Canadian workers have few defences against workplace surveillance
What happened
Toronto-Dominion Bank disclosed plans to use software that monitors how some employees work. This stirred concern because Canadian labor laws do not provide robust protections against workplace surveillance. In most parts of Canada, employers can track employee activity with little more than a notification. There is no comprehensive legal framework regulating what workplaces can monitor or how they must handle the data.
Why it matters
This legal gap puts Canadian workers at a disadvantage. Without clear limits or stronger privacy rules, employees face constant, potentially invasive monitoring. This can erode trust, increase stress, and diminish workplace autonomy. For employers, this lack of regulation means surveillance tools can be deployed without significant oversight, but it may backfire by harming morale or prompting pushback.
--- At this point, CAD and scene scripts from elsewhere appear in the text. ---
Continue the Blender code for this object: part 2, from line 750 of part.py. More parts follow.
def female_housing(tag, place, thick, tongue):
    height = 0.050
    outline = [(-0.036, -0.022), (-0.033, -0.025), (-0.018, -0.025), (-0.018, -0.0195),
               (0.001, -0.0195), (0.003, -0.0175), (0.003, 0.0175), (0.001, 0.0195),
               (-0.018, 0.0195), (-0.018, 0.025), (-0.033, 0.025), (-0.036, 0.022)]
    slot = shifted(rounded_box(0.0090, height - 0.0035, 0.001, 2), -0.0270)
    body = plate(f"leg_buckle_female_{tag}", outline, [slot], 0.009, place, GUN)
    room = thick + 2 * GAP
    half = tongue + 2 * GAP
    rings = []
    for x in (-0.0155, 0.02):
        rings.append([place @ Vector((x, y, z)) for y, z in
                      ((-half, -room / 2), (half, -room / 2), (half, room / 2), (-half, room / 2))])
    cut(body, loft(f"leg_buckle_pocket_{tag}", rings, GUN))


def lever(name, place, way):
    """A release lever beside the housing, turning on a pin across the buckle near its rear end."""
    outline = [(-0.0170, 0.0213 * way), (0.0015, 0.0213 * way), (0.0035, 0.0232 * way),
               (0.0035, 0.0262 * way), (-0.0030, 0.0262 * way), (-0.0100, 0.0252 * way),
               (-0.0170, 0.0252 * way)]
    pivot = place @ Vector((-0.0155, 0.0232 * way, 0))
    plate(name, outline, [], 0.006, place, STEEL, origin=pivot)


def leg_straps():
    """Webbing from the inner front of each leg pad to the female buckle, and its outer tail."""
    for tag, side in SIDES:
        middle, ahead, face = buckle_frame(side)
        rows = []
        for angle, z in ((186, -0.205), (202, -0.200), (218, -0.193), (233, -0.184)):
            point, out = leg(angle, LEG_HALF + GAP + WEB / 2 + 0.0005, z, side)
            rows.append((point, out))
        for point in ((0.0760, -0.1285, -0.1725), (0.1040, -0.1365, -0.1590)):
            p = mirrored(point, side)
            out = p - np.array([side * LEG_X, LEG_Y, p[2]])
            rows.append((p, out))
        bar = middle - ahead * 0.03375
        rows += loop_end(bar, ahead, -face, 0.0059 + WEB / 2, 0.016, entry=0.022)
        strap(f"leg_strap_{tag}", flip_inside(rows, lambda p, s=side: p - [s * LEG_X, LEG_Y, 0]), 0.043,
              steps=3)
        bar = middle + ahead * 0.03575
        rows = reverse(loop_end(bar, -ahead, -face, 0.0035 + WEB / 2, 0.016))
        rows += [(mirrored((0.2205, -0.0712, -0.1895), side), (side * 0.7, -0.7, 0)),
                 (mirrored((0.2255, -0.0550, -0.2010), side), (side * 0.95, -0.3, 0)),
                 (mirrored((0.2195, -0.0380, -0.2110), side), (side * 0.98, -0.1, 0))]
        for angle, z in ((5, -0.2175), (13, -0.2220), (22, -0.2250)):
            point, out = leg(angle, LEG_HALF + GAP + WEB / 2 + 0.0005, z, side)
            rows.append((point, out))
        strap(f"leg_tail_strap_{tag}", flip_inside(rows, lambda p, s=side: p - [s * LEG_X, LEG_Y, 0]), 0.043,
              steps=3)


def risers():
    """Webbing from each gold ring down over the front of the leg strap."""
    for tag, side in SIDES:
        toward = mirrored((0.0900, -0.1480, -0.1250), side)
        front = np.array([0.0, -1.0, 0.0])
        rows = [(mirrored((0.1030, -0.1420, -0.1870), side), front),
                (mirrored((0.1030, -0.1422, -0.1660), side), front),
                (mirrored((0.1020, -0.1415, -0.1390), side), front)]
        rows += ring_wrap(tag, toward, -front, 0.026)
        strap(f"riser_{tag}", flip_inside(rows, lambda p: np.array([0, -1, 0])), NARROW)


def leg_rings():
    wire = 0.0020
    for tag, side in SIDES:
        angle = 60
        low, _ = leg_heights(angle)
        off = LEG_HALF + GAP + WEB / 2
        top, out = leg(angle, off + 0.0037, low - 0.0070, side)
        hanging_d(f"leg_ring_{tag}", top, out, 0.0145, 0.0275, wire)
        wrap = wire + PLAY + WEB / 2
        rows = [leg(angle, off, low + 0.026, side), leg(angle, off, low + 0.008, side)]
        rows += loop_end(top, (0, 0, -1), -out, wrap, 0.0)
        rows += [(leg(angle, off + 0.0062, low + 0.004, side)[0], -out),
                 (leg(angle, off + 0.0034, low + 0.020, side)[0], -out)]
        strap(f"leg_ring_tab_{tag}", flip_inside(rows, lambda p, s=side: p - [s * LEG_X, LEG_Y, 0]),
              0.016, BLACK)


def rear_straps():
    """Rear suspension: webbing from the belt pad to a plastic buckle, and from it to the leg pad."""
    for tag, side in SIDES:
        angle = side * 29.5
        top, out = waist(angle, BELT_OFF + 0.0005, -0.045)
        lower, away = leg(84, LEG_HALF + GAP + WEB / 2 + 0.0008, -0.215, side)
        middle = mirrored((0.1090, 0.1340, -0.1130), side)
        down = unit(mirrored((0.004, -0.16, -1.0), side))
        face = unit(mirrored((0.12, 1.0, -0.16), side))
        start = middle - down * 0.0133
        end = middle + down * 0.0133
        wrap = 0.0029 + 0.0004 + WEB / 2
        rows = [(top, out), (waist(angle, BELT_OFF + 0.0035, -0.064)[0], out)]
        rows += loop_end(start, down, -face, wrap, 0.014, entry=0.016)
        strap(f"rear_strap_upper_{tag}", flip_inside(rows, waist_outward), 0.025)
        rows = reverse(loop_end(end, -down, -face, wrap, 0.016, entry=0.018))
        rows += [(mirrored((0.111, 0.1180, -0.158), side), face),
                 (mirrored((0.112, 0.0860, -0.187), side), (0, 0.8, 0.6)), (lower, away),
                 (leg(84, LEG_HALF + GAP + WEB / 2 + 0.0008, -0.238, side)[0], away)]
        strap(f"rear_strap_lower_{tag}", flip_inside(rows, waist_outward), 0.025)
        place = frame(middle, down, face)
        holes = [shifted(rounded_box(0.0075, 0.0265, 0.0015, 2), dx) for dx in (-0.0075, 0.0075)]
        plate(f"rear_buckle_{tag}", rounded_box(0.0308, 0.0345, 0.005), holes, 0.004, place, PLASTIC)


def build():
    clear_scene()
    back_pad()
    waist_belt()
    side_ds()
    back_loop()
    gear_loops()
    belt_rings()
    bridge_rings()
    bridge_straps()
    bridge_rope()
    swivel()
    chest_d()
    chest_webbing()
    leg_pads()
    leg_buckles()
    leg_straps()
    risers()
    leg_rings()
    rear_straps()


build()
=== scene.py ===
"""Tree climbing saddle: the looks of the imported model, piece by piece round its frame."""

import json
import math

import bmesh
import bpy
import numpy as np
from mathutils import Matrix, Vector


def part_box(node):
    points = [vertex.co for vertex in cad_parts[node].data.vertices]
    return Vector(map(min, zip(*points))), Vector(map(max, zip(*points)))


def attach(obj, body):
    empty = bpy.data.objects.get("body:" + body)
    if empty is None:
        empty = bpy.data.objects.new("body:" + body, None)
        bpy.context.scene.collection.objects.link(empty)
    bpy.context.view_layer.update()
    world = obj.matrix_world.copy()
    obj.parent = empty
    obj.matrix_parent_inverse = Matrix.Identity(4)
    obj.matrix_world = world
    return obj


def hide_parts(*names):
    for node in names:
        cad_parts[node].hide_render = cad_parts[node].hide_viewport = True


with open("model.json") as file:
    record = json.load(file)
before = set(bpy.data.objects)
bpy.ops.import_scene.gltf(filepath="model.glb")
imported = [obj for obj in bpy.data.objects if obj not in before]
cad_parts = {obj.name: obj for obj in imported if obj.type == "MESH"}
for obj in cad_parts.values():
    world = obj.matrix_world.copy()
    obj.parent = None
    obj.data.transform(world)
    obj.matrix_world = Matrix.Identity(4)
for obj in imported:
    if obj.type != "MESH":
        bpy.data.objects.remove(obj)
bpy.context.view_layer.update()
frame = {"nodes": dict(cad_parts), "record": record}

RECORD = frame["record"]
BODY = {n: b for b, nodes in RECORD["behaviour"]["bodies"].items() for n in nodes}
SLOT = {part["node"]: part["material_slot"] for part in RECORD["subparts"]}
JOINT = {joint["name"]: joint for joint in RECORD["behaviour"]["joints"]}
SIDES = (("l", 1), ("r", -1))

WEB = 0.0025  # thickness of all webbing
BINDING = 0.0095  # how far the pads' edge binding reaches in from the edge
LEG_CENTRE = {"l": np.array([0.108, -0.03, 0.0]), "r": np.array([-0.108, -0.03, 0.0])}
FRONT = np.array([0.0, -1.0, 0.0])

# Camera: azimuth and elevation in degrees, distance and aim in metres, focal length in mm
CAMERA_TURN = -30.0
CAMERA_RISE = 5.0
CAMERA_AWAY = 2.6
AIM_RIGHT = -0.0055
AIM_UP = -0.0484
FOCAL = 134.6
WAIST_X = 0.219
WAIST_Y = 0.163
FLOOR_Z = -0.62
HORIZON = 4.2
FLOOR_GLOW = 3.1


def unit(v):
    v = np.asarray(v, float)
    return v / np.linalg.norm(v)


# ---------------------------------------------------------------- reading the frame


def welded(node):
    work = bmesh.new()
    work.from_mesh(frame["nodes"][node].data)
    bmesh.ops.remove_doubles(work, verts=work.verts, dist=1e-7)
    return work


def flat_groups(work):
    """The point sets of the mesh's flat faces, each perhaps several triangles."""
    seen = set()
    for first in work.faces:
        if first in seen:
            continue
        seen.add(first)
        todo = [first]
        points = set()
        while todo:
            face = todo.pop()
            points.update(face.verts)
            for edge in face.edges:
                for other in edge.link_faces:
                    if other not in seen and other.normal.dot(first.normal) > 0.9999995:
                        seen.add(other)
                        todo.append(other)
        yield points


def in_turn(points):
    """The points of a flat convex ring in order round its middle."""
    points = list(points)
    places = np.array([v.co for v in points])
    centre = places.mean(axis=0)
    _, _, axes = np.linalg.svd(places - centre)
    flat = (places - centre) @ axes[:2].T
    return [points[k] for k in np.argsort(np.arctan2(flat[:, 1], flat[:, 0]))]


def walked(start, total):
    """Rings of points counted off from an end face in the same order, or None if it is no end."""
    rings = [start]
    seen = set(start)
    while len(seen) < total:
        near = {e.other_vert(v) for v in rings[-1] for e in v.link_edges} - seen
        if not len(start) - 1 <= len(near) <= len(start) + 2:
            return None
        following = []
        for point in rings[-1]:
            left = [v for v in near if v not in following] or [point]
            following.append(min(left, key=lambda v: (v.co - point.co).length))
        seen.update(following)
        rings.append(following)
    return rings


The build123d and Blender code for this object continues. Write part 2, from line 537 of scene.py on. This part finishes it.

The situation pressures companies to balance productivity gains from monitoring against employee backlash and risk to culture.
What to watch next
Expect growing scrutiny on workplace surveillance practices in Canada. Lawmakers may be forced to close legal loopholes to better define what employers can track and establish protections for workers’ digital privacy. Companies experimenting with employee-monitoring AI and software should prepare for evolving compliance demands and heightened employee sensitivity to surveillance. Observing how other jurisdictions regulate workplace monitoring could shape Canada’s policy response.